Type out every line below exactly as it reads.
* START PROVIDED DATA *
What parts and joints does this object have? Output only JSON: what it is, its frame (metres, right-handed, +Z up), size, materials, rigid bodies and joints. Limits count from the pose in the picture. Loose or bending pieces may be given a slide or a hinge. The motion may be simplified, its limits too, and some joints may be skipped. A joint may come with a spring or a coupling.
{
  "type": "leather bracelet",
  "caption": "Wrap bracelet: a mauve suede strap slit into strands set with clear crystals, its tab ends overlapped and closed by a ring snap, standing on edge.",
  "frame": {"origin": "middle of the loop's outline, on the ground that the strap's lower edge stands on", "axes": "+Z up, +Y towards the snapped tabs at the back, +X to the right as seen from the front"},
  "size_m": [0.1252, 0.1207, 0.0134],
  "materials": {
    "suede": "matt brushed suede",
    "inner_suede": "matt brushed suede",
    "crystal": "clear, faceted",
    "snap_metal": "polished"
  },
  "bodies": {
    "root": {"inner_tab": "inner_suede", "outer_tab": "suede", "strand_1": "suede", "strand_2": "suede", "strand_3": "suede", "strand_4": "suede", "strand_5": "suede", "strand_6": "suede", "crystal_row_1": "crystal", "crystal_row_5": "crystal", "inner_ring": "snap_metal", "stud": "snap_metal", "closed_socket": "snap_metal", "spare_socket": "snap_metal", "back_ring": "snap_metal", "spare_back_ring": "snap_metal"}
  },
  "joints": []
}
* END PROVIDED DATA *
_EXERCISE OUTPUT:_
What parts and joints does this object have? Output only JSON: what it is, its frame (metres, right-handed, +Z up), size, materials, rigid bodies and joints. Limits count from the pose in the picture. Loose or bending pieces may be given a slide or a hinge. The motion may be simplified, its limits too, and some joints may be skipped. A joint may come with a spring or a coupling.
{
  "type": "leather bracelet",
  "caption": "Wrap bracelet: a mauve suede strap slit into strands set with clear crystals, its tab ends overlapped and closed by a ring snap, standing on edge.",
  "frame": {"origin": "middle of the loop's outline, on the ground that the strap's lower edge stands on", "axes": "+Z up, +Y towards the snapped tabs at the back, +X to the right as seen from the front"},
  "size_m": [0.1252, 0.1207, 0.0134],
  "materials": {
    "suede": "matt brushed suede",
    "inner_suede": "matt brushed suede",
    "crystal": "clear, faceted",
    "snap_metal": "polished"
  },
  "bodies": {
    "root": {"inner_tab": "inner_suede", "outer_tab": "suede", "strand_1": "suede", "strand_2": "suede", "strand_3": "suede", "strand_4": "suede", "strand_5": "suede", "strand_6": "suede", "crystal_row_1": "crystal", "crystal_row_5": "crystal", "inner_ring": "snap_metal", "stud": "snap_metal", "closed_socket": "snap_metal", "spare_socket": "snap_metal", "back_ring": "snap_metal", "spare_back_ring": "snap_metal"}
  },
  "joints": []
}